• [STATED EXERCISE]:
From the first line of the data below, copy each line up to the one containing "return wall", and include that line too.

** Start DATA LINES **

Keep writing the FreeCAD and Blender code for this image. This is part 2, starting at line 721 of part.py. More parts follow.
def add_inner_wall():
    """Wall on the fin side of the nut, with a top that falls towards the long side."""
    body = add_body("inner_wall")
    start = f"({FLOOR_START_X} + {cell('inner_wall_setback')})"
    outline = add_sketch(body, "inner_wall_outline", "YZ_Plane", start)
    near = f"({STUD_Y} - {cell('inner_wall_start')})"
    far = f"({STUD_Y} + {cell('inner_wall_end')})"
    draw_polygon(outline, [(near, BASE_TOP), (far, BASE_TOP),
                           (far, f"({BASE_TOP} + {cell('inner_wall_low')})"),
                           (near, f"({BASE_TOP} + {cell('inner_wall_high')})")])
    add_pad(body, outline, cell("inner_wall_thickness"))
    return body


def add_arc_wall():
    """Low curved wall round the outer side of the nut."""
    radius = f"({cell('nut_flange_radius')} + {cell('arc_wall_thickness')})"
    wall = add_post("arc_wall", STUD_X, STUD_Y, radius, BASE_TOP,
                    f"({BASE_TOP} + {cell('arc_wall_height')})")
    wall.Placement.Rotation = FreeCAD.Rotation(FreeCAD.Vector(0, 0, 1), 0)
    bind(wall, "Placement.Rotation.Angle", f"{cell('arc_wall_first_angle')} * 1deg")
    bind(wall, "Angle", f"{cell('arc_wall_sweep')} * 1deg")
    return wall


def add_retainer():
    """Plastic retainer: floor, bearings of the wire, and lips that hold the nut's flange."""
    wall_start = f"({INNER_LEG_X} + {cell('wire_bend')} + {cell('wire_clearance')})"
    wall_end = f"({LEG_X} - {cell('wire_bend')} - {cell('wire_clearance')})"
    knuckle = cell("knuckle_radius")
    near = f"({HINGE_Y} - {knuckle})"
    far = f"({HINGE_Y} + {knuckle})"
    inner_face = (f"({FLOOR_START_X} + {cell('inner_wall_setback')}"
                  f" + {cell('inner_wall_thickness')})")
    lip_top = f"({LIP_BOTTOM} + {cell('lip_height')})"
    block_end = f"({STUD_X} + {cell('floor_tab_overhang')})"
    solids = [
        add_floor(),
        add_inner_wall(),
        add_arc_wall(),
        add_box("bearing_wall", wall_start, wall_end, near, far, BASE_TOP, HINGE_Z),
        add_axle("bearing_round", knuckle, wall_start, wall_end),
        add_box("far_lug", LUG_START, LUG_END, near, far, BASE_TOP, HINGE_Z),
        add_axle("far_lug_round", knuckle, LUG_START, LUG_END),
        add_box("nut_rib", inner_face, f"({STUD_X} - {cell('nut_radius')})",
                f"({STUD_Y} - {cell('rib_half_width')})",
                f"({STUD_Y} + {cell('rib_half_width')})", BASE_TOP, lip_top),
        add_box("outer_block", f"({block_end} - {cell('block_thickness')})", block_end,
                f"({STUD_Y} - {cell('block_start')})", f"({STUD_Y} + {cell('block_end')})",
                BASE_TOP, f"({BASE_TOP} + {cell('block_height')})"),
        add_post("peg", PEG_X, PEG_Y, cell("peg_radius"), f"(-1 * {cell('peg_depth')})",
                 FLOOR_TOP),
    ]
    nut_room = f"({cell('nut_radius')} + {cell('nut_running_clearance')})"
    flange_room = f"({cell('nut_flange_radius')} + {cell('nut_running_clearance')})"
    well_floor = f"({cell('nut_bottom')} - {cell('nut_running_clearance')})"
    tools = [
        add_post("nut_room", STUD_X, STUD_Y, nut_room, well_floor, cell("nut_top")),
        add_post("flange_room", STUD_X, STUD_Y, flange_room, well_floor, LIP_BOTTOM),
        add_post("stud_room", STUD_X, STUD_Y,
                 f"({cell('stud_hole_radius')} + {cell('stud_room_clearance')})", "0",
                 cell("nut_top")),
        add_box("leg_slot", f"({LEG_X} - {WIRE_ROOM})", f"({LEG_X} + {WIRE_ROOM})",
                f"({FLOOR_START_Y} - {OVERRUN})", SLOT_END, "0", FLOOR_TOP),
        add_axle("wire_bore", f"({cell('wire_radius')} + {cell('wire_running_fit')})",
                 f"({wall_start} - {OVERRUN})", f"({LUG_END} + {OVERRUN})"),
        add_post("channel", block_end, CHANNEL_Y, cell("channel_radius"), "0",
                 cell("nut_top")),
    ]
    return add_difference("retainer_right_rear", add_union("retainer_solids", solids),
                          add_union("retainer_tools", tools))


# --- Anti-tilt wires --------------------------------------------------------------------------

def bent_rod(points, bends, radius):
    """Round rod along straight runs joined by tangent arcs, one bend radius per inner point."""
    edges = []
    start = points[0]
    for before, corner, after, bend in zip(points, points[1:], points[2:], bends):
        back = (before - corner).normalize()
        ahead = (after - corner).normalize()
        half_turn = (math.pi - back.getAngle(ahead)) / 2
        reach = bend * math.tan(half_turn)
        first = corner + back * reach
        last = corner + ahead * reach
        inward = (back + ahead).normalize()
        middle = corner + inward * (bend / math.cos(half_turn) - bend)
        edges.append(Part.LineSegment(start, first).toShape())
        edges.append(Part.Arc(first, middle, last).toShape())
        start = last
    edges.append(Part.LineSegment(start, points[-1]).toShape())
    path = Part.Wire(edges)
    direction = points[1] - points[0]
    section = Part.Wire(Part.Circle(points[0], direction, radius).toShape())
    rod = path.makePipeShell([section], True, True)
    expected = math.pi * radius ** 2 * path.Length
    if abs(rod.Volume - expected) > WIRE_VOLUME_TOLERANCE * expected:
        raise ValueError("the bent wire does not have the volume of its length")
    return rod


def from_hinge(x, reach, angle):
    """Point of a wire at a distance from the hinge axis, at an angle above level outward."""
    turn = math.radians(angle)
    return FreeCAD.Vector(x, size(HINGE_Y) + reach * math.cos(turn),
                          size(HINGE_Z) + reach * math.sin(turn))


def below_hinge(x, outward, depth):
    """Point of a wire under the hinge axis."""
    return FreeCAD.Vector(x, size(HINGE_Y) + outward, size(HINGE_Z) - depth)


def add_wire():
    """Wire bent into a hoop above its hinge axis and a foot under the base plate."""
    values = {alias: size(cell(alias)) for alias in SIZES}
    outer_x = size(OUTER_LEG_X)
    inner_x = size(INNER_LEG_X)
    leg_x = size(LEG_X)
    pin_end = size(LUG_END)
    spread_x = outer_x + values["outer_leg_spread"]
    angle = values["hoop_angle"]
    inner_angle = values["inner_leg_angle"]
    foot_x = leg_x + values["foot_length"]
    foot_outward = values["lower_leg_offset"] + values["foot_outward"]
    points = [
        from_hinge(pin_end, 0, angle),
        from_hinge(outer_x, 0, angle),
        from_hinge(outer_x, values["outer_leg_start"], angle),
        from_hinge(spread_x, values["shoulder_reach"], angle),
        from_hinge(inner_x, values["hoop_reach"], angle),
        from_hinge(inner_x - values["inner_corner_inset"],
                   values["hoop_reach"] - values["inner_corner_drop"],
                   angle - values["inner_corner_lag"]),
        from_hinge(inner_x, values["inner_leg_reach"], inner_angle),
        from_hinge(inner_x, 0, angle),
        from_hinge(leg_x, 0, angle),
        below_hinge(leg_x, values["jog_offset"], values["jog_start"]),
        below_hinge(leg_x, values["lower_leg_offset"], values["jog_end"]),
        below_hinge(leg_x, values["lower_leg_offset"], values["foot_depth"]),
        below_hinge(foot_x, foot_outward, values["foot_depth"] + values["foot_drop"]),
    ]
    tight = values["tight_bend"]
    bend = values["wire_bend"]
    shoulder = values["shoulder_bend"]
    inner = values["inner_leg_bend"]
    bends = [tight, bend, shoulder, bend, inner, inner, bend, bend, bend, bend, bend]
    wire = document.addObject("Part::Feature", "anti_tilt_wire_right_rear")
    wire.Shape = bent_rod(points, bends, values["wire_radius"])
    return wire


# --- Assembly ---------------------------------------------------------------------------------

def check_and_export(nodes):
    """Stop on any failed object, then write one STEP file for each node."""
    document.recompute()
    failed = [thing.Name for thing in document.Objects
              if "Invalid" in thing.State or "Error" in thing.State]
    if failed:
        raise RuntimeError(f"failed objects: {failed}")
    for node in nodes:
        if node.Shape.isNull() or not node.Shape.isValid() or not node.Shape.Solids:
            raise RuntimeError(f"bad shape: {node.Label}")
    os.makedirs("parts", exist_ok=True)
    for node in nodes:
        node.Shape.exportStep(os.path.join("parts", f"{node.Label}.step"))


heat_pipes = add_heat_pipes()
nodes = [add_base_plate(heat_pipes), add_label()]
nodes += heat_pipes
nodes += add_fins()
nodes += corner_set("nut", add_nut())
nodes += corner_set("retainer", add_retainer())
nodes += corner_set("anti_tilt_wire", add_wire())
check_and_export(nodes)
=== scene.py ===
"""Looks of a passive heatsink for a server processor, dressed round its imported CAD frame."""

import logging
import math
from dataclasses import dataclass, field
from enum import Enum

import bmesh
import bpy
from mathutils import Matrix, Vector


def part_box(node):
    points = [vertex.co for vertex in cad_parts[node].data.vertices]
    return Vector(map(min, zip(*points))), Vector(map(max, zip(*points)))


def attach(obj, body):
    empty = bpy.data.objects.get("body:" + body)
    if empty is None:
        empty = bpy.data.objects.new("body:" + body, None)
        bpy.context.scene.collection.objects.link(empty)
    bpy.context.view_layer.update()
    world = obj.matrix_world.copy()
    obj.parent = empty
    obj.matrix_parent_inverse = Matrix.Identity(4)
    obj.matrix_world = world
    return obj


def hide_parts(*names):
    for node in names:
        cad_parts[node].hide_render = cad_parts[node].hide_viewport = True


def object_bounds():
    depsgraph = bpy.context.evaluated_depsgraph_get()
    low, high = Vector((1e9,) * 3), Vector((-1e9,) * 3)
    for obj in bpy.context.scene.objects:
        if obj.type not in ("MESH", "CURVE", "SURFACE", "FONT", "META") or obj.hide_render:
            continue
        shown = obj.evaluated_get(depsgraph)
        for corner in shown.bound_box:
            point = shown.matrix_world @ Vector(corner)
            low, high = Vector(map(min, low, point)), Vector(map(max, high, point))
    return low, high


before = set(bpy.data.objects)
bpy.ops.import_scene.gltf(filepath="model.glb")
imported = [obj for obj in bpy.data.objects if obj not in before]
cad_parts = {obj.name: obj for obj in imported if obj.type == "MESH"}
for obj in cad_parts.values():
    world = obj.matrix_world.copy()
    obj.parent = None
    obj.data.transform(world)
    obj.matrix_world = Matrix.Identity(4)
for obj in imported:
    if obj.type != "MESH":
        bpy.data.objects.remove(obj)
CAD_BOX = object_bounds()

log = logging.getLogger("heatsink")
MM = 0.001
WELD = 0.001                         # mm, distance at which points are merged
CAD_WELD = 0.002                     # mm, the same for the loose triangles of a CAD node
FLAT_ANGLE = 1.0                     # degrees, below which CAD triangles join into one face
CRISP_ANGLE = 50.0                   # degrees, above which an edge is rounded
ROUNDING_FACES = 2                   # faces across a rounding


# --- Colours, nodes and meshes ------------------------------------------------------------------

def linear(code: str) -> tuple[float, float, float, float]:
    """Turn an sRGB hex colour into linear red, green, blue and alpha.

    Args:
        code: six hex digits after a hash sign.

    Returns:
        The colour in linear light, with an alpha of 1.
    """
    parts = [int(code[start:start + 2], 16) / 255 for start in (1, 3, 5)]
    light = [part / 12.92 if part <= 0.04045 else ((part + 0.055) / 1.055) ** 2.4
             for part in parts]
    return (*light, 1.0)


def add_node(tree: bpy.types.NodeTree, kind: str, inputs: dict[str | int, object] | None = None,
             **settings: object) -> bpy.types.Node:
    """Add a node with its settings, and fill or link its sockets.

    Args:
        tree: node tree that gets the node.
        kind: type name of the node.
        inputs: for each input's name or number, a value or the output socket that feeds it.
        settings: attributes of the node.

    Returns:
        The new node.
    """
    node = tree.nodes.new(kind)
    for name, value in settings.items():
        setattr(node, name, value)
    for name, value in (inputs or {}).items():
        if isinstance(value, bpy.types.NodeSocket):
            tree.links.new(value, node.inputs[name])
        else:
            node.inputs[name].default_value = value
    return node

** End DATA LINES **

• [PROBLEM SOLUTION]:
Keep writing the FreeCAD and Blender code for this image. This is part 2, starting at line 721 of part.py. More parts follow.
def add_inner_wall():
    """Wall on the fin side of the nut, with a top that falls towards the long side."""
    body = add_body("inner_wall")
    start = f"({FLOOR_START_X} + {cell('inner_wall_setback')})"
    outline = add_sketch(body, "inner_wall_outline", "YZ_Plane", start)
    near = f"({STUD_Y} - {cell('inner_wall_start')})"
    far = f"({STUD_Y} + {cell('inner_wall_end')})"
    draw_polygon(outline, [(near, BASE_TOP), (far, BASE_TOP),
                           (far, f"({BASE_TOP} + {cell('inner_wall_low')})"),
                           (near, f"({BASE_TOP} + {cell('inner_wall_high')})")])
    add_pad(body, outline, cell("inner_wall_thickness"))
    return body


def add_arc_wall():
    """Low curved wall round the outer side of the nut."""
    radius = f"({cell('nut_flange_radius')} + {cell('arc_wall_thickness')})"
    wall = add_post("arc_wall", STUD_X, STUD_Y, radius, BASE_TOP,
                    f"({BASE_TOP} + {cell('arc_wall_height')})")
    wall.Placement.Rotation = FreeCAD.Rotation(FreeCAD.Vector(0, 0, 1), 0)
    bind(wall, "Placement.Rotation.Angle", f"{cell('arc_wall_first_angle')} * 1deg")
    bind(wall, "Angle", f"{cell('arc_wall_sweep')} * 1deg")
    return wall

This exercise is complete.